→ **Task prompt**
Repeat exactly the lines from the one containing "mesh.name = name;" through the one containing "for corner in", both lines included, please, without any other lines.

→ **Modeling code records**
____________________

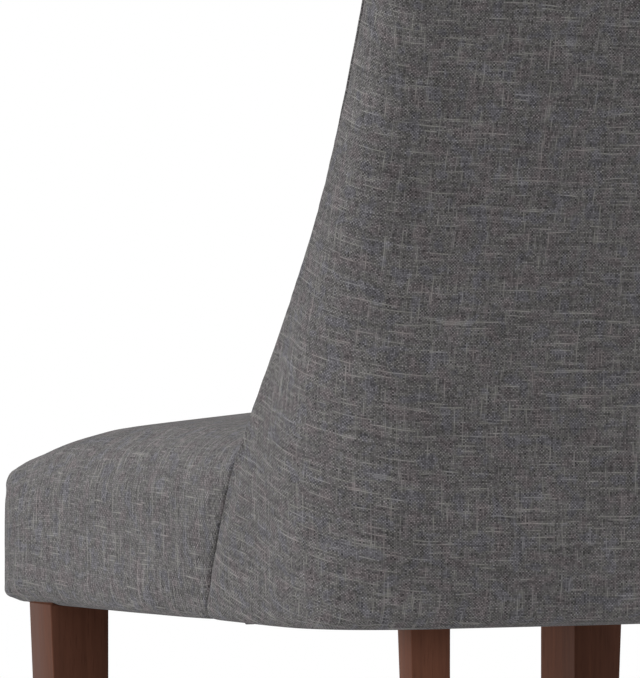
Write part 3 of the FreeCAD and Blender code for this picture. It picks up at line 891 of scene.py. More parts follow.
def roll_arcs():
    """Distance along the cloth from the flat top to each step of the roll's first half."""
    seat = seat_sizes()
    mean = (seat.roll_width + seat.roll_height) / 2
    return [mean * math.radians(45 * k / ROLL_STEPS) for k in range(ROLL_STEPS + 1)]


def wall_bulge(z):
    """Slight fullness of the seat's walls."""
    seat = seat_sizes()
    part = clamp((z - back_sizes().hem) / (seat.edge_height - seat.roll_height))
    return seat.belly * math.sin(math.pi * (BELLY_START + BELLY_RUN * part))


def wall_levels(top):
    """(height, inset, distance down the wall) from the roll's lower end to the turned-under edge."""
    hem, roll = back_sizes().hem, cloth_sizes().hem_roll
    levels = []
    for k in range(1, SIDE_LEVELS + 1):
        z = top + (hem + roll - top) * k / SIDE_LEVELS
        levels.append((z, 0.0, top - z))
    down = top - hem - roll
    for step in range(1, HEM_STEPS + 1):
        rise, inset, run = hem_turn(step)
        levels.append((hem + rise, inset, down + run))
    for inset in (*HEM_INSETS, cloth_sizes().hem_width):
        levels.append((hem, inset, down + roll * math.pi / 2 + inset - roll))
    return levels


def add_skirt(net, side, stations, top_row, top_threads, lengthwise, shared=None):
    """Roll and wall below one edge of the seat's top; shared gives its first column."""
    arcs = roll_arcs()
    rows, threads = [top_row], [top_threads]

    def add_row(spots, drop):
        row = [net.mirrored(side, spot) for spot in spots]
        if shared:
            row[0] = shared[len(rows)]
        rows.append(row)
        if lengthwise:
            threads.append([(u + side * drop, spot.y if station.run else v)
                            for (u, v), spot, station in zip(top_threads, spots, stations)])
        else:
            threads.append([(u, v - drop) for u, v in top_threads])

    for k, up in list(enumerate(roll_shares()))[-2::-1]:
        add_row([station.rolled(up) for station in stations], arcs[-1] - arcs[k])
    walls = [wall_levels(station.core.z) for station in stations]
    for k in range(len(walls[0])):
        add_row([station.hanging(*wall[k][:2]) for station, wall in zip(stations, walls)],
                arcs[-1] + walls[0][k][2])
    net.sheet(rows, threads)
    return rows, threads


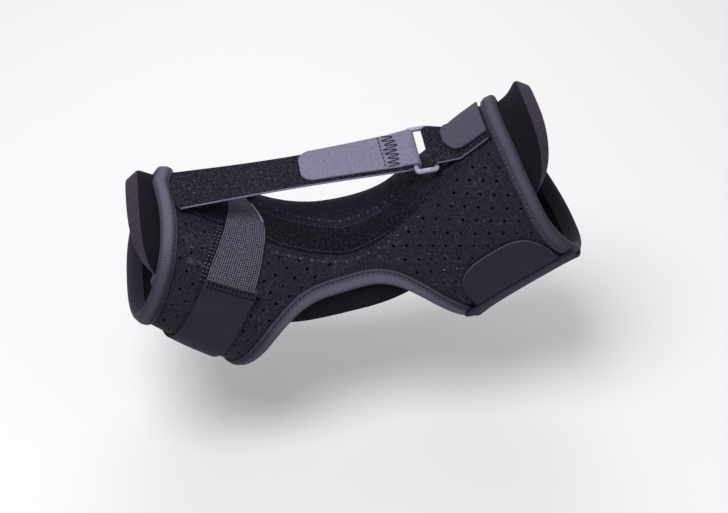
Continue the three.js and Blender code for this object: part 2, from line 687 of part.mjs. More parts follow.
// The leg tab: a round-ended tongue from under the leg binding, lying on the leg strap.
function legTab() {
  const widest = LEG_TAB_WIDTH / STRAP_WIDTH;
  const narrowest = 0.12;
  return sheet(4, 14, (u, t) => {
    const fromTip = t * LEG_TAB_LENGTH;
    const corner = clamp(fromTip / (LEG_TAB_WIDTH / 2), 0, 1);
    const width = lerp(narrowest, 1, Math.sqrt(1 - (1 - corner) ** 2));
    const side = (2 * u - 1) * width * widest + (2 * LEG_TAB_OFFSET) / STRAP_WIDTH;
    const share = lerp(1 - LEG_TAB_LENGTH / legStrapTop, 1, t);
    const lift = STRAP_CLOTH + LAYER_GAP * lerp(TIP_LIFT, 1, t);
    return [onLegStrap(share, side, lift), onLegStrap(share, side, lift + TAB_CLOTH)];
  });
}

// The closing flap on the outer side of the calf, half round, rising on to the wing at its crease.
function calfFlap() {
  const middle = (HEEL_PLACE + HEEL_LENGTH / 2 + legRim(180)) / 2;
  const fullness = 0.62; // under 1 the half round is squarer
  const shortest = 0.04; // share of the reach left at both ends
  const back = CREASE_ANGLE - degreesOf(2 * LAYER_GAP);
  return layer(6, 14, (u, t) => {
    const turn = lerp(-Math.PI / 2, Math.PI / 2, t);
    const rounded = (value) => Math.sign(value) * Math.abs(value) ** fullness;
    const place = middle + (rounded(Math.sin(turn)) * FLAP_LENGTH) / 2;
    const front = back - Math.max(rounded(Math.cos(turn)), shortest) * FLAP_REACH;
    const angle = lerp(back, front, u);
    const rise = smoothstep(angle, CREASE_ANGLE - FLAP_REACH / 2, CREASE_ANGLE);
    const low = lerp(ON_WRAP, ON_BINDING, rise);
    return { place, angle, low, high: low + TAB_CLOTH };
  });
}

// The wing that closes the leg part at the back, thick at its folded ends.
function calfWing() {
  const start = HEEL_PLACE + HEEL_LENGTH / 2 + LAYER_GAP;
  const end = legRim(180) - LAYER_GAP;
  return layer(12, 8, (u, t) => {
    const angle = lerp(CREASE_ANGLE, CREASE_ANGLE + WING_TURN, u);
    const lump = WING_LUMP * Math.abs(2 * t - 1) ** 6;
    const high = ON_BINDING + WING_CLOTH + lump;
    const rounding = CREASE_ANGLE + degreesOf(BINDING_WIDTH);
    const inset = WING_INSET * smoothstep(angle, CREASE_ANGLE, rounding);
    return { place: lerp(start + inset, end - inset, t), angle, low: ON_BINDING, high };
  });
}

function cloth(name, color, roughness) {
  const material = new THREE.MeshStandardMaterial({ color, roughness, metalness: 0 });
  material.name = name;
  return material;
}

const loopCloth = cloth("black_loop_cloth", 0x17181d, 0.95);
const padCloth = cloth("pad_cloth", 0x1b1a1f, 0.95);
const bindingCloth = cloth("slate_binding", 0x3a3b4a, 0.85);
const pocketCloth = cloth("velvet_loop", 0x101115, 0.98);
const elasticCloth = cloth("grid_elastic", 0x3c3b46, 0.8);
const knitCloth = cloth("smooth_knit", 0x1e1f27, 0.88);
const strapCloth = cloth("fuzzy_loop_strap", 0x0d0e12, 0.97);
const tabCloth = cloth("grey_hook_tab", 0x4b4c5c, 0.75);
const ringPlastic = cloth("grey_plastic", 0x54555f, 0.4);

const splint = new THREE.Group();

function add(name, geometry, material) {
  const mesh = new THREE.Mesh(geometry, material);
  mesh.name = name;
  splint.add(mesh);
  return mesh;
}

add("wrap_shell", wrapShell(), loopCloth);
add("foam_pad", foamPad(), padCloth);
add("toe_binding", rimBinding(toeRim, 1), bindingCloth);
add("leg_binding", rimBinding(legRim, -1), bindingCloth);
add("heel_binding", heelBinding(), bindingCloth);
add("stay_pocket", stayPocket(), pocketCloth);
add("elastic_band", elasticBand(), elasticCloth);
add("sole_strap", soleStrap(), knitCloth);
add("tension_strap", tensionStrap(), strapCloth);
add("strap_tab", strapTab(), tabCloth);
add("leg_strap", legStrap(), strapCloth);
add("leg_tab", legTab(), tabCloth);
add("calf_flap", calfFlap(), knitCloth);
add("calf_wing", calfWing(), knitCloth);

const ring = add("ring_buckle", ringBuckle(), ringPlastic);
const ringAxes = new THREE.Matrix4().makeBasis(ringShort, ringLong, ringNormal);
ring.setRotationFromMatrix(ringAxes);
ring.position.copy(ringCentre);

export default splint;
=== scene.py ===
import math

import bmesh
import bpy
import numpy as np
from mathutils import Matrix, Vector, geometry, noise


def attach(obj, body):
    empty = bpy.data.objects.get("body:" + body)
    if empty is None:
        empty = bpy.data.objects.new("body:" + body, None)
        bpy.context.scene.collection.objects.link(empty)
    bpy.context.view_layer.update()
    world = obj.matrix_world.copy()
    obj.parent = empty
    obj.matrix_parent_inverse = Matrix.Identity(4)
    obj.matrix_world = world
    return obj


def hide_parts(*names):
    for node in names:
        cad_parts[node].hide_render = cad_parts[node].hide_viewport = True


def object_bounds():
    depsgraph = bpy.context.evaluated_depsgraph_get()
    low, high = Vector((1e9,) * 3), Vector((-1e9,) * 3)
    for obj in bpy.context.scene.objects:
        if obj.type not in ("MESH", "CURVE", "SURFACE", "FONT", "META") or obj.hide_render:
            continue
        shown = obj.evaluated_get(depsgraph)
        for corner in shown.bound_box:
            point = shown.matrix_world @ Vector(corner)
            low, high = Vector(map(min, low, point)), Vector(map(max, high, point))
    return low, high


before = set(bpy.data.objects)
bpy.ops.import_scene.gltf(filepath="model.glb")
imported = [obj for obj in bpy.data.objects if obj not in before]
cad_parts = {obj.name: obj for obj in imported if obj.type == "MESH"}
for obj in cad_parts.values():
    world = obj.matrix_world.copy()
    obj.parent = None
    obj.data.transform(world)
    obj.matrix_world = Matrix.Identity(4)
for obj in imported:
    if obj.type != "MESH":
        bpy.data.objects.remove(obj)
cad_low, cad_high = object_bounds()

# %% [markdown]
# A soft night splint for one foot, dressed in Blender.
# The frame loaded above holds the plain solids of the splint: a wrap, a pad, bindings, straps and a ring.
# They have the right size and place, but no cloth in them. Each step below builds one of those
# pieces again as finer geometry on the same worn shape, and gives it a cloth made of shader nodes.
# We work in millimetres, as a sewing pattern does, and turn them into metres when a mesh is made.

MM = 0.001
print("frame box, metres:", [round(v, 4) for v in (*cad_low, *cad_high)])

# %% [markdown]
# First the worn shape. On the real splint every layer takes the form of the limb under it, so one
# surface can carry them all. Its middle line is two straight arms joined by an arc, and a short
# table gives the outline across it at eight places. We could trace each piece by eye instead, but
# then the layers would cut through each other; with one shared surface a piece only has to say
# where it lies along the limb, at which angle round it, and how high above it.

# %% Sizes of the worn shape
FOOT_ARM = 143
LEG_ARM = 151
BEND_RADIUS = 117
FOOT_PITCH = 30.5
LEG_PITCH = 38.2
HOLLOW_RADIUS = 54
WRAP_CLOTH = 3
PAD_FOAM = 9
BINDING_CLOTH = 1.3
POCKET_CLOTH = 1
BAND_CLOTH = 1.1
STRAP_CLOTH = 1.6
TAB_CLOTH = 1.3
WING_CLOTH = 2.2
LAYER_GAP = 0.45
BINDING_WIDTH = 10
ON_WRAP = WRAP_CLOTH + LAYER_GAP
ON_POCKET = ON_WRAP + POCKET_CLOTH + LAYER_GAP
BINDING_OUTSIDE = WRAP_CLOTH + LAYER_GAP + BINDING_CLOTH
ON_BINDING = BINDING_OUTSIDE + LAYER_GAP

# place, top, bottom, outer, inner, height of the widest points, ridge, squareness
SECTIONS = np.array([
    (-1.3, 0.54, 0.54, 0.96, 0.92, -0.19, 0.2, 2.3),
    (-1.0, 0.6, 0.63, 1.03, 0.92, -0.22, 0.19, 2.3),
    (-0.65, 0.73, 0.83, 1.08, 0.9, -0.26, 0.2, 2.3),
    (-0.3, 0.89, 0.96, 1.03, 0.82, -0.24, 0.14, 2.2),
    (0.05, 0.95, 0.95, 0.91, 0.81, -0.13, 0.1, 2.2),
    (0.45, 0.92, 0.91, 0.88, 0.88, 0, 0.07, 2.1),
    (1.0, 0.97, 0.99, 0.98, 0.98, 0, 0.05, 2.1),
    (1.35, 1.0, 1.03, 1.01, 1.02, 0, 0.05, 2.1),
])
print("places in the table of sections:", len(SECTIONS))

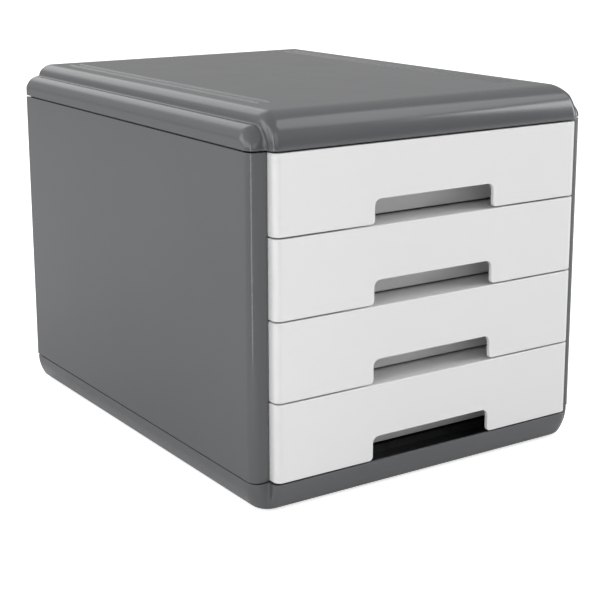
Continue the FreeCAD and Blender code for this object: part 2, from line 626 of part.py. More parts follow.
screws = []
for n, (x, y) in enumerate(POSTS):
    b = body("screw_%d" % (n + 1))
    b.setExpression("Placement.Base.x", ex(x))
    b.setExpression("Placement.Base.y", ex(y))
    sk = sketch(b, "screw_profile_%d" % n, "XZ_Plane", None, [[
        ("0", "2.8"), ("2.9", "2.8"), ("3.7", "3.6"), ("3.7", "5"), ("1.6", "5"), ("1.6", "15"), ("0", "16.4")]])
    r = b.newObject("PartDesign::Revolution", "screw_turn_%d" % n)
    r.Profile = sk
    r.ReferenceAxis = (sk, ["V_Axis"])
    r.Angle = 360
    doc.recompute()
    sk = sketch(b, "screw_cross_%d" % n, "XY_Plane", "2", [[
        ("-0.5", "-2.4"), ("0.5", "-2.4"), ("0.5", "-0.5"), ("2.4", "-0.5"), ("2.4", "0.5"), ("0.5", "0.5"),
        ("0.5", "2.4"), ("-0.5", "2.4"), ("-0.5", "0.5"), ("-2.4", "0.5"), ("-2.4", "-0.5"), ("-0.5", "-0.5")]])
    pocket(b, "screw_recess_%d" % n, sk, "2.1", True)
    screws.append(b)
group = doc.addObject("Part::Compound", "base_screws_group")
group.Links = screws
doc.recompute()
keep(group, "base_screws")

# ------------------------------------------------------------ test and write
doc.recompute()
bad = [o.Name for o in doc.Objects if "Invalid" in o.State or "Error" in o.State]
if bad:
    raise RuntimeError("failed objects: " + ", ".join(bad))
labels = [o.Label for o in SUBPARTS]
if len(set(labels)) != len(labels):
    raise RuntimeError("labels repeat")
for o in SUBPARTS:
    s = o.Shape
    if s.isNull() or not s.isValid() or not s.Solids:
        raise RuntimeError(o.Label + " has no valid solid")
    if len(s.Solids) != (4 if o.Label == "base_screws" else 1):
        raise RuntimeError("%s holds %d solids" % (o.Label, len(s.Solids)))
for o in SUBPARTS:
    o.Shape.exportStep("parts/%s.step" % o.Label)
    bb = o.Shape.BoundBox
    print("%-20s %8.1f cm3  X %.1f..%.1f  Y %.1f..%.1f  Z %.1f..%.1f" % (
        o.Label, o.Shape.Volume / 1000.0, bb.XMin, bb.XMax, bb.YMin, bb.YMax, bb.ZMin, bb.ZMax))
print(len(SUBPARTS), "sub-parts written")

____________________

→ **Solution for this exercise**
  mesh.name = name;
  splint.add(mesh);
  return mesh;
}

add("wrap_shell", wrapShell(), loopCloth);
add("foam_pad", foamPad(), padCloth);
add("toe_binding", rimBinding(toeRim, 1), bindingCloth);
add("leg_binding", rimBinding(legRim, -1), bindingCloth);
add("heel_binding", heelBinding(), bindingCloth);
add("stay_pocket", stayPocket(), pocketCloth);
add("elastic_band", elasticBand(), elasticCloth);
add("sole_strap", soleStrap(), knitCloth);
add("tension_strap", tensionStrap(), strapCloth);
add("strap_tab", strapTab(), tabCloth);
add("leg_strap", legStrap(), strapCloth);
add("leg_tab", legTab(), tabCloth);
add("calf_flap", calfFlap(), knitCloth);
add("calf_wing", calfWing(), knitCloth);

const ring = add("ring_buckle", ringBuckle(), ringPlastic);
const ringAxes = new THREE.Matrix4().makeBasis(ringShort, ringLong, ringNormal);
ring.setRotationFromMatrix(ringAxes);
ring.position.copy(ringCentre);

export default splint;
=== scene.py ===
import math

import bmesh
import bpy
import numpy as np
from mathutils import Matrix, Vector, geometry, noise


def attach(obj, body):
    empty = bpy.data.objects.get("body:" + body)
    if empty is None:
        empty = bpy.data.objects.new("body:" + body, None)
        bpy.context.scene.collection.objects.link(empty)
    bpy.context.view_layer.update()
    world = obj.matrix_world.copy()
    obj.parent = empty
    obj.matrix_parent_inverse = Matrix.Identity(4)
    obj.matrix_world = world
    return obj


def hide_parts(*names):
    for node in names:
        cad_parts[node].hide_render = cad_parts[node].hide_viewport = True


def object_bounds():
    depsgraph = bpy.context.evaluated_depsgraph_get()
    low, high = Vector((1e9,) * 3), Vector((-1e9,) * 3)
    for obj in bpy.context.scene.objects:
        if obj.type not in ("MESH", "CURVE", "SURFACE", "FONT", "META") or obj.hide_render:
            continue
        shown = obj.evaluated_get(depsgraph)
        for corner in shown.bound_box:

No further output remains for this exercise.